Два раза в день она прибегала к дежурному в комендантскую, приносила в термосах бульон, кофе, какао, папиросы, лекарства, лакомства, фрукты. Не могу не вспомнить всего этого с глубоким чувством благодарности. Она поспевала носить передачи и моему сыну, и Сереже Роману. Все это в каком-то экстазе… А впоследствии извела буквально и моего сына, и меня – и начудачила такого сумбура, что не приведи бог вспоминать.
Итак, я очутился дома, под надзором дежурных чекистов. Их несколько было, но двое мне запомнились больше других: еврей, выдававший себя за украинца, нахал пренеприятный, самонадеянный, несносный. Хорошо, что его скоро услали куда-то. Помню восторг его, когда пришла телеграмма о революции в Берлине.

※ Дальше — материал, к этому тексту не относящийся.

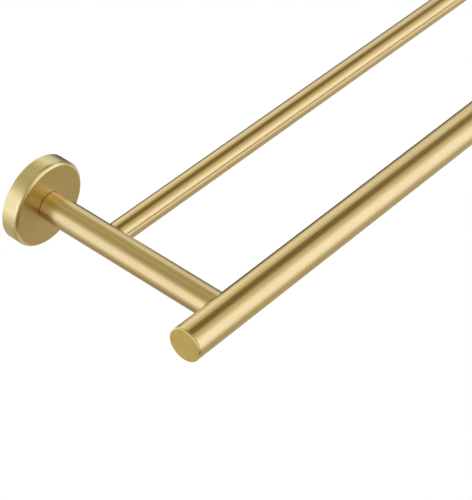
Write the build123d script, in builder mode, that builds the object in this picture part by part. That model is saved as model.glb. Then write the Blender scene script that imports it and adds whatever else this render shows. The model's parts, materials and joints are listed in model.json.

Я же тогда подумал по адресу императора Вильгельма: «Не рой соседу яму, сам в нее попадешь». Второй часовой мой был латыш, юный, в высшей степени симпатичный, милый, деликатный. Ухаживал за нашей молоденькой горничной, водил моего больного, умиравшего бульдожку Санчика гулять. Очень конфузился, когда я ему говорил, куда и зачем выхожу из дома.